Data downloads¶

Download processed data from GMrepo¶

File	Description
Projects	A list of projects and related information such as project description.
Projects summary	A list of projects and information such as total numbers of associated runs, processed runs, valid runs and failed runs.
All runs	Information on runs/samples collected in this database, including their associated projects and other curated meta-data.
Processed runs	A list of processed runs, tools used for analysis, and their QC statuses.
Relative abundances	Relative abundances at species and genus levels in samples/runs that passed our QC criteria.
Relative abundance summary	Summary statistics on the taxonomic abundance data.
Taxon co-occurrence data	Taxon co-occurrence in runs/samples of each phenotype, calculated separately for species and genus.
Statistics by phenotype	Statistics by phenotype, including number of runs (with meta-data), processed/valid/failed runs, and number of associated species and genera.
MySQL dump of the whole database	MySQL dump of all tables in the database.
MeSH table	Medical Subject Headings (MeSH) data used in this study.
NCBI taxonomy table	Reformatted NCBI taxonomy: taxon ID to scientific name and rank.

Note

Please note that in the NCBI taxonomy database, two types of taxonomy IDs are used:

taxon_id: Internal unique ID used by NCBI taxonomy
ncbi_taxon_id: The actual NCBI taxonomy ID of a taxonomy entity

Download raw sequence data¶

Due to limited hardware capacity, we do not offer raw sequence data downloads directly from our database.

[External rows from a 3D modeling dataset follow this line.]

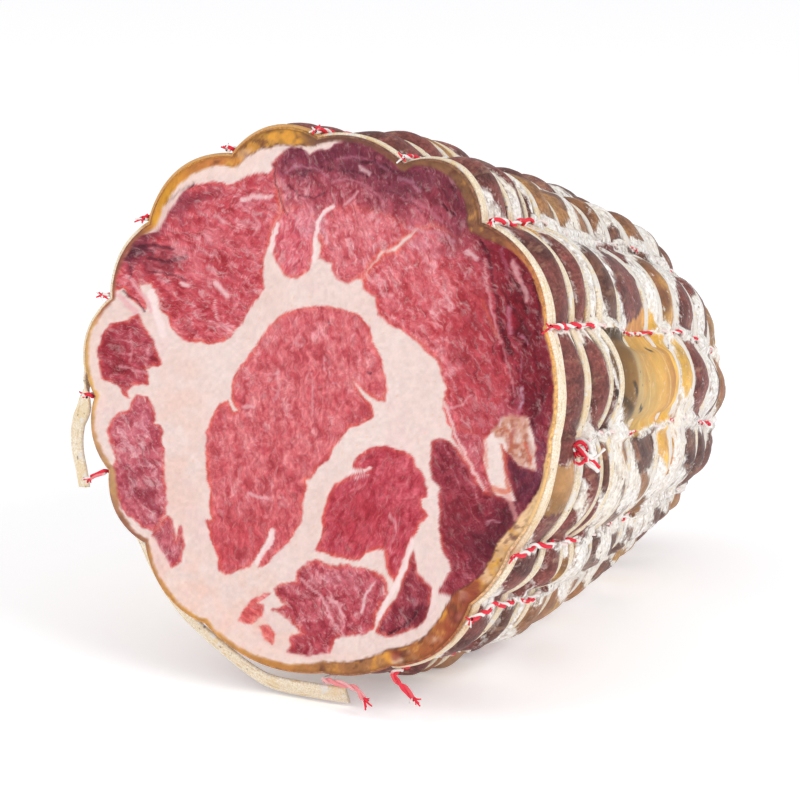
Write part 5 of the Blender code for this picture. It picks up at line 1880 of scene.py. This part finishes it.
def place_item(item, place, way, front):
    """An object at a place, its front axis along a way."""
    item.location = place
    item.rotation_mode = "QUATERNION"
    item.rotation_quaternion = way.to_track_quat(front, "Y")


def make_camera():
    """The photo's camera."""
    data = bpy.data.cameras.new("photo_camera")
    data.sensor_width = SENSOR_MM
    data.lens = SENSOR_MM * FOCAL / PICTURE
    data.shift_x = (PICTURE / 2 - AIM_IN_PICTURE[0]) / PICTURE
    data.shift_y = (AIM_IN_PICTURE[1] - PICTURE / 2) / PICTURE
    data.clip_start = 0.05
    data.clip_end = 10.0
    item = add_item("photo_camera", data)
    place_item(item, Vector(EYE * MM), Vector(BACK), "Z")
    bpy.context.scene.camera = item


def make_stage():
    """A white ground, soft light all round and three lamps."""
    mesh = bpy.data.meshes.new("ground")
    size = GROUND_SIZE
    corners = [(-size, -size, 0), (size, -size, 0), (size, size, 0), (-size, size, 0)]
    mesh.from_pydata(corners, [], [(0, 1, 2, 3)])
    paint = Paint("ground", 0.9)
    paint.set(Base_Color=(0.93, 0.93, 0.95), Specular_IOR_Level=0.1)
    paint.set(Emission_Color=(1.0, 1.0, 1.0), Emission_Strength=0.26)
    mesh.materials.append(paint.material)
    add_item("ground", mesh)
    world = bpy.data.worlds.new("studio")
    world.use_nodes = True
    world.node_tree.nodes["Background"].inputs[0].default_value = (1.0, 1.0, 1.0, 1.0)
    world.node_tree.nodes["Background"].inputs[1].default_value = WORLD_LIGHT
    bpy.context.scene.world = world
    for name, place, size, power in LAMPS:
        data = bpy.data.lights.new(name, "AREA")
        data.shape = "SQUARE"
        data.size = size
        data.energy = power
        lamp = add_item(name, data)
        place_item(lamp, place, LAMPS_AIM - Vector(place), "-Z")
    bpy.context.scene.view_settings.view_transform = "Standard"


def main():
    made = [build_face()] + build_flank()
    for piece in made:
        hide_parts("coppa")
    elastic, twine = elastic_paint(), twine_paint()
    bands = build_rings(elastic) + [build_cut_ring(elastic), build_loose_band(elastic)]
    cords = build_twines(twine) + [build_end_knot(twine)]
    for piece in made + bands + cords:
        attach(piece, "root")
    make_camera()
    make_stage()


main()
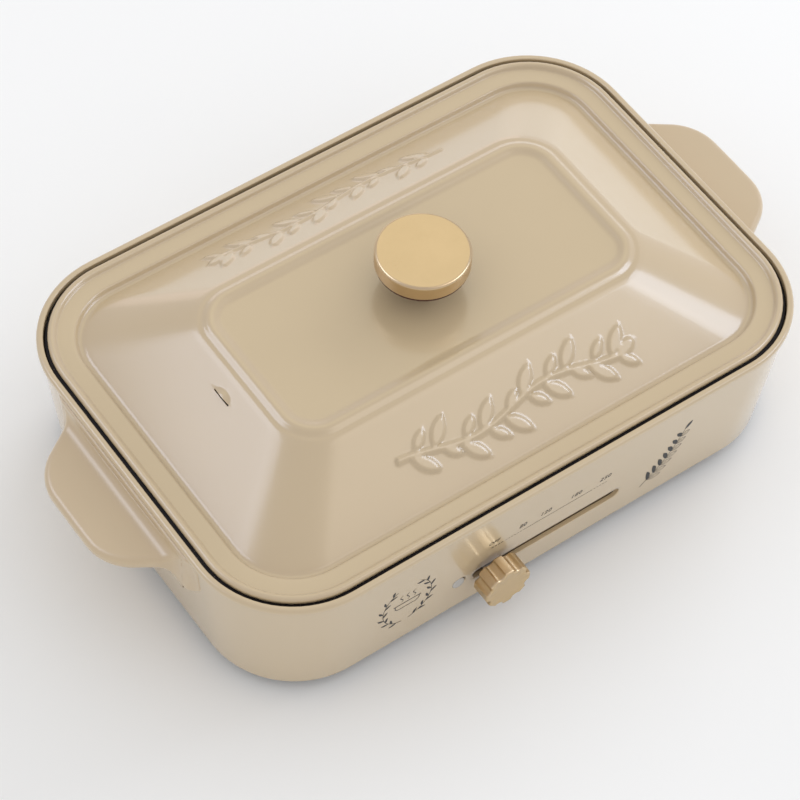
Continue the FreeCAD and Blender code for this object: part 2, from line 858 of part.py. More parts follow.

Instead, users should download raw sequence reads from public databases such as the SRA (Sequence Read Archive) at NCBI (National Center for Biotechnology Information).

To do so:

Copy & paste the run ID of interest into the "Search" box on the SRA website
Visit the corresponding run page, and use download links provided
Or use the "linkout" icon (available for each run ID in GMrepo) to go directly to the corresponding SRA run page

Alternatively, use command-line tools from the SRA Toolkit to download raw data in various formats. Common tools include:

fastq-dump: download SRA data to a local directory. Usage:

fastq-dump [options] <run_accession_id>

prefetch: download SRA, dbGaP and ADSP data. Usage:

prefetch [options] <run_accession_id>

For more details, consult the SRA Toolkit documentation.